Your mistake was you grabbed it by the pointy end. You did that by choosing shit addictions. I chose shit addictions. Booze, drugs, cigarettes, porn, sex. Those are shit addictions. What you want is better addictions. Addictions that serve you and others, addictions that propel your life forward instead of stagnating it.

Get addicted to healthy and elevating stuff. To develop an addiction towards those things, you simply need to build a habit around them. Those habits become addictions over time.
Replies: >>33352765
Anonymous
7/12/2025, 5:53:10 PM No.33352765
>>33352733
https://www.youtube.com/watch?v=I_X6zWElJdw
This post reminds me a lot of this scene in T2. Trainspotting has helped me to overcome my addictions, I absolutely love when Renton admits he's a bad person at the end of the first movie. This is good advice, replace my addictions with addictions for running (which I already love doing) and cycling, which I want to get into. Also probably cooking since I want to learn how to do that.
Replies: >>33352845
Anonymous
7/12/2025, 6:15:23 PM No.33352809
I drank some pomegranate juice and that helped with the beer cravings. Now I'm just watching dumb YouTube videos.
Anonymous
7/12/2025, 6:28:05 PM No.33352845
>>33352765
>I absolutely love when Renton admits he's a bad person at the end of the first movie. This is good advice, replace my addictions with addictions for running (which I already love doing) and cycling, which I want to get into. Also probably cooking since I want to learn how to do that.

Go for it. It might sound boring or small compared to the dopamine heights of drugs and booze, but you'd be surprised if the thrill of the small good things in life. Hell you probably already even know.

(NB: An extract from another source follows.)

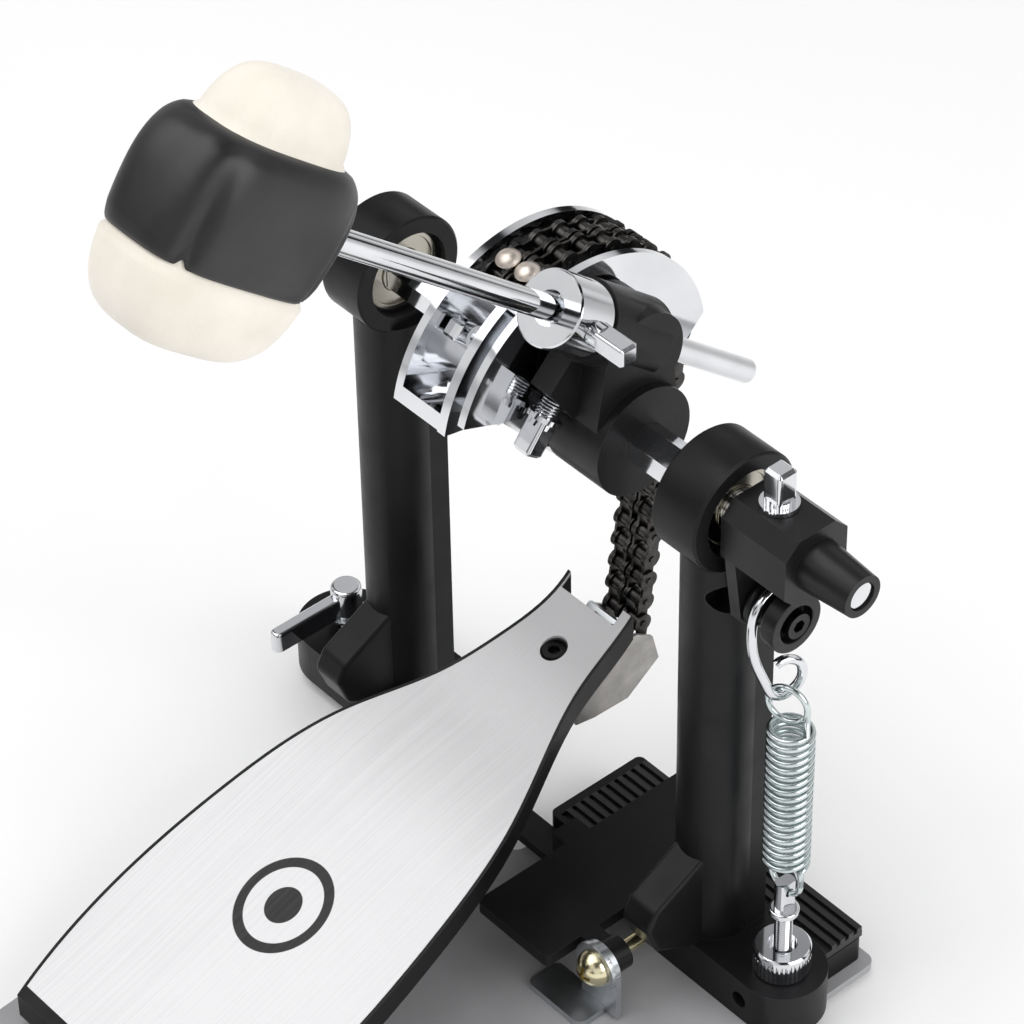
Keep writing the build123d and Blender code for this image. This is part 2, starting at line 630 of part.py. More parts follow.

I got an early memory or two of being a fledgling addict as a kid. My mom taught me how to tie my shoes when I was 5 or 6. I got such a rush when I did it correct. Spent the whole week deliberately untying them just to get an excuse to tie them. Same with coffees. Dad taught me how to brew em at like 8. Sly bastard wanted me to learn so I can make him coffees lol. He regretted it cuz for the whole day or two later I made dozens of cups for no reason, just got addicted to process and outcome. Always been this way.

It's a really strong and beautiful characteristic when done right, man. It's your blessing if you want it to be. We can say 'addict' but what it actually is, is you're hardwired for outcomes. You crave outcomes, that's all. No outcome = no joy. So you are rigged to go and make them happen. That's power.

It goes to shit when we fall for drugs or booze because it's a cheap and easy way to feel outcomes (the perceptive shifts or mood shifts in our bodies from intoxication). We feel it very deep and direct. Very easy to get hooked. Stay off the hook and you will be fine. Especially if you put that power to it's proper and rightful use - making shit happen.
Anonymous
7/13/2025, 1:22:17 AM No.33354147
>>33352723
Nothing on my playlist (mostly popular music "hits" over the last century) has references to alcohol. None of the memorable movies I can think of has it either.